Software defect prediction using Bayesian networks
Yıldız, Olcay Taner
MetadataShow full item record
There are lots of different software metrics discovered and used for defect prediction in the literature. Instead of dealing with so many metrics, it would be practical and easy if we could determine the set of metrics that are most important and focus on them more to predict defectiveness. We use Bayesian networks to determine the probabilistic influential relationships among software metrics and defect proneness. In addition to the metrics used in Promise data repository, we define two more metrics, i.e. NOD for the number of developers and LOCQ for the source code quality. We extract these metrics by inspecting the source code repositories of the selected Promise data repository data sets.
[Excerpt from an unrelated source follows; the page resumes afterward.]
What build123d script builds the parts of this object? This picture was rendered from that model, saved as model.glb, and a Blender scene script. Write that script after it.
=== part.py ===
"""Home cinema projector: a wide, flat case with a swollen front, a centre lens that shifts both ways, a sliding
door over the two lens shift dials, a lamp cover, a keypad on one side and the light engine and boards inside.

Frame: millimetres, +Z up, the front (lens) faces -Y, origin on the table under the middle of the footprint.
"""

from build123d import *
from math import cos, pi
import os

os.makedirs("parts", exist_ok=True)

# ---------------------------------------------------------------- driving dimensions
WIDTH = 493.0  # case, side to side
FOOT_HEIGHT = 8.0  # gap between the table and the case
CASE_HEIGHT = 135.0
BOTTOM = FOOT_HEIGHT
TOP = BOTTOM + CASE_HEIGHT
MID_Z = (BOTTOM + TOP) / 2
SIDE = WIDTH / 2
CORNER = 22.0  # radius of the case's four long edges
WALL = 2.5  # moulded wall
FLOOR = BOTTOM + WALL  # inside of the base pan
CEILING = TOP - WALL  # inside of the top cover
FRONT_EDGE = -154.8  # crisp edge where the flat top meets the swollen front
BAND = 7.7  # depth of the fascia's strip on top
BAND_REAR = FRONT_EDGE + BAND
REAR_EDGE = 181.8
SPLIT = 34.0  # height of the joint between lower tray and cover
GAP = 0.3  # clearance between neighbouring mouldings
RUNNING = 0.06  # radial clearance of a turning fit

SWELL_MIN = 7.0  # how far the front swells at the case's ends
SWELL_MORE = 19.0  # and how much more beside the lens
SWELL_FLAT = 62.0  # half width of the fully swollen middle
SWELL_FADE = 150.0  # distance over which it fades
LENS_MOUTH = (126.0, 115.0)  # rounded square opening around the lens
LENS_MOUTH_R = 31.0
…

At the end of our modeling, we learn the marginal defect proneness probability of the whole software system, the set of most effective metrics, and the influential relationships among metrics and defectiveness. Our experiments on nine open source Promise data repository data sets show that response for class (RFC), lines of code (LOC), and lack of coding quality (LOCQ) are the most effective metrics whereas coupling between objects (CBO), weighted method per class (WMC), and lack of cohesion of methods (LCOM) are less effective metrics on defect proneness. Furthermore, number of children (NOC) and depth of inheritance tree (DIT) have very limited effect and are untrustworthy. On the other hand, based on the experiments on Poi, Tomcat, and Xalan data sets, we observe that there is a positive correlation between the number of developers (NOD) and the level of defectiveness. However, further investigation involving a greater number of projects is needed to confirm our findings.